Memory of Motion – MEMMO
What if we could generate complex movements for a robot with any combination of arms and legs interacting with a dynamic environment in real-time? MEMMO has the ambition to create such a motion-generation technology that will revolutionize the motion capabilities of robots and unlock a large range of industrial and service applications. Based on optimal-control theory, we develop a unified yet tractable approach to motion generation for complex robots with arms and legs. The approach relies on three innovative components.
- a massive amount of pre-computed optimal motions are generated offline and compressed into a “memory of motion”.
- these trajectories are recovered during execution and adapted to new situations with real-time model predictive control. This allows generalization to dynamically changing environments.
- available sensor modalities (vision, inertial, haptic) are exploited for feedback control which goes beyond the basic robot state with a focus on robust and adaptive behavior.
To demonstrate the generality of the approach, MEMMO is organized around 3 relevant industrial applications, where MEMMO technologies have a huge innovation potential. For each application, we will demonstrate the proposed technology in relevant industrial or medical environments, following specifications designed by the end-users partners of the project.
- A high-performance humanoid robot will perform advanced locomotion and industrial tooling tasks in a 1:1 scale demonstrator of a real aircraft assembly.
- An advanced exoskeleton paired with a paraplegic patient will demonstrate dynamic walking on flat floor, slopes and stairs, in a rehabilitation center under medical surveillance.
- A challenging inspection task in a real construction site will be performed with a quadruped robot. While challenging, these demonstrators are feasible, as assessed by preliminary results obtained by MEMMO partners, that are all experts or stakeholders of their domain.

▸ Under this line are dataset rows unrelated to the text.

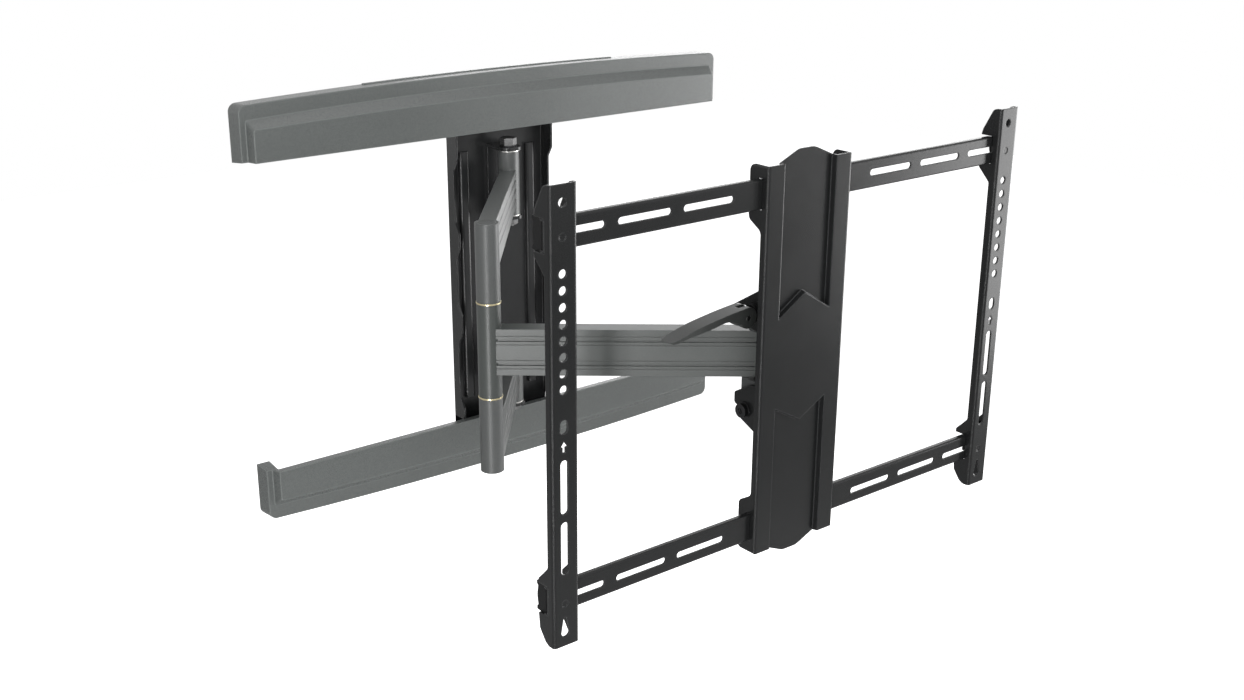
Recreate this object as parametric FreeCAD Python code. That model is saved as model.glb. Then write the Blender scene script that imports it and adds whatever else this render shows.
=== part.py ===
import FreeCAD
import Part
import math
import os

# Swivelling wall mount for a flat display.
# Millimetres. +X runs right along the wall, +Y goes into the wall, +Z is up.
# The origin is the middle of the wall plate's back face.
# Outlines written as lists hold offsets from a named axis or edge; a third number rounds that corner.

# Cutting and folding
over = 1.0
bend_inner = 1.0
running_clearance = 0.05
axial_play = 0.05

# Wall plate
plate_width = 135.0
plate_height = 452.0
plate_sheet = 2.5
plate_bend = 3.5
tab_depth = 22.8
tab_waist = 15.4
tab_gap_high = 46.0
tab_gap_low = 52.0
middle_tab_low = 39.0
middle_tab_high = 63.0
low_tab_low = -72.0
low_tab_high = -42.0
tab_slope = 12.0
tab_corner = 5.0
tab_end_corner = 3.0
tab_over_arm = 4.0
press_rib_spacing = 93.0
press_rib_width = 13.0
press_rib_depth = 5.0
press_rib_corner = 5.2
press_rib_gap_high = 78.0
press_rib_gap_low = 72.0

# Wall rails hidden in the covers
rail_end_gap = 20.0
rail_inset = 16.0
rail_height = 40.0
rail_sheet = 2.5
rail_lip = 9.0
joggle_gap = 8.0
joggle_run = 4.0
screw_slot_width = 8.5
screw_slot_length = 45.0
stud_pitch = 406.4
inner_stud_pitch = 304.8
rivet_radius = 3.0
rivet_head_radius = 6.0
rivet_head_tip = 3.6
rivet_head_height = 2.2
rivet_pitch_x = 90.0
rivet_pitch_z = 22.0

# Covers
cover_width = 650.0
rim_inset = 53.0
cover_end_height = 59.5
cover_crown = 6.6
cover_strip_depth = 20.0
cover_face_depth = 31.0
cover_gap_depth = 22.5
cover_wall = 2.5
cover_draft = 2.3
cover_root_inset = 6.8
cover_face_inset = 10.4
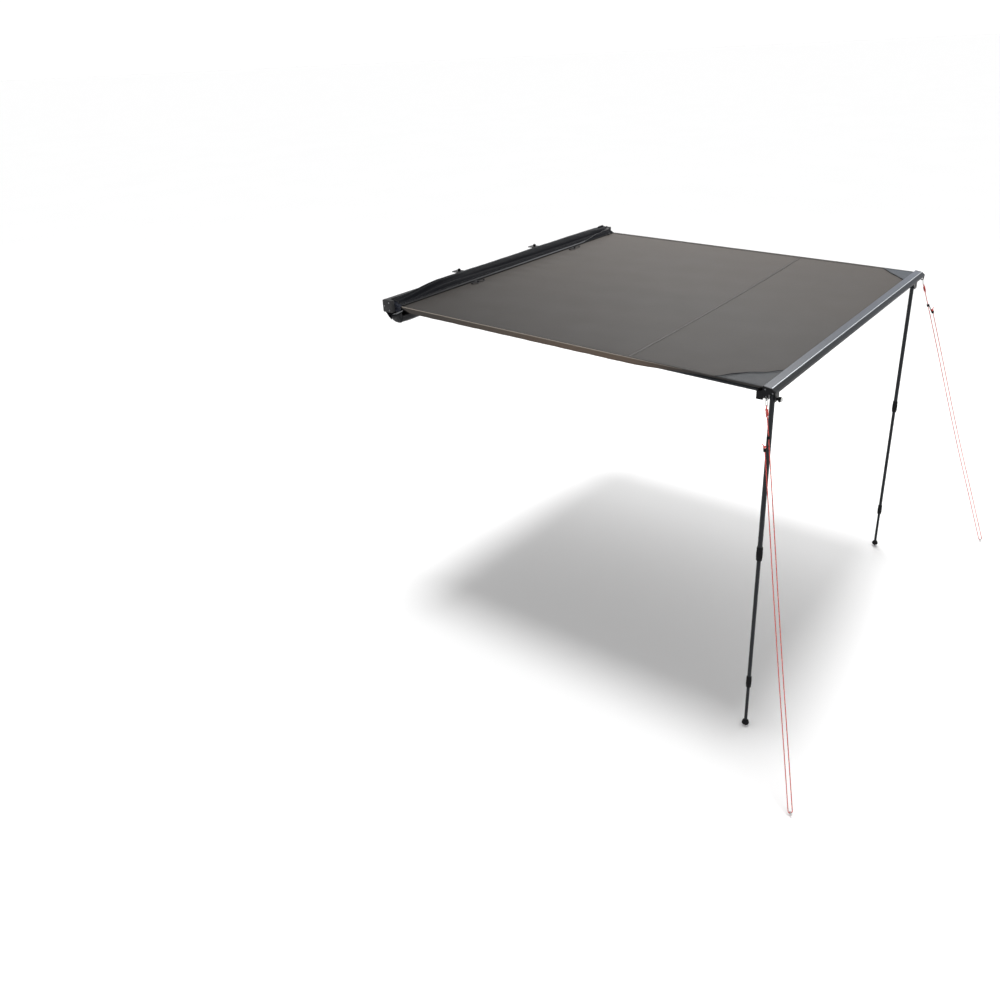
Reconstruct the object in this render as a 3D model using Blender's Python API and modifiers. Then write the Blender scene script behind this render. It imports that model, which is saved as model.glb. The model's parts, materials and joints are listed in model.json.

Cognitive Interaction in Motion – CogIMon
Compliant control in humans is exploited in a variety of sophisticated skills. These include solitary actions such as soft catching, sliding, and pushing large objects, as well as joint actions performed in teams such as manipulation of large-scale objects or mutual adaptation through physical coupling for learning, walking or in the execution of joint tasks. We refer to this advanced ability to organize versatile motion under varying contact and impedance as cognitive compliant interaction in motion. The CogIMon project aims at a step-change in human-robot interaction toward the systemic integration of robust, dependable interaction capabilities for teams of humans and compliant robots, in particular the compliant humanoid COMAN. We focus on interaction that requires active and adaptive regulation of motion and behaviour of both the human(s) and the robot(s) and involves whole-body variable impedance actuation, adaptability, prediction, and flexibility. This goal shall be achieved through sophisticated real-world robot demonstrations of interactive compliant soft catching and throwing, interaction with COMANS under changing contact and team constellation, and in model-driven fully engineering multi-arm handling shared by Kuka LWR robots and humans working along.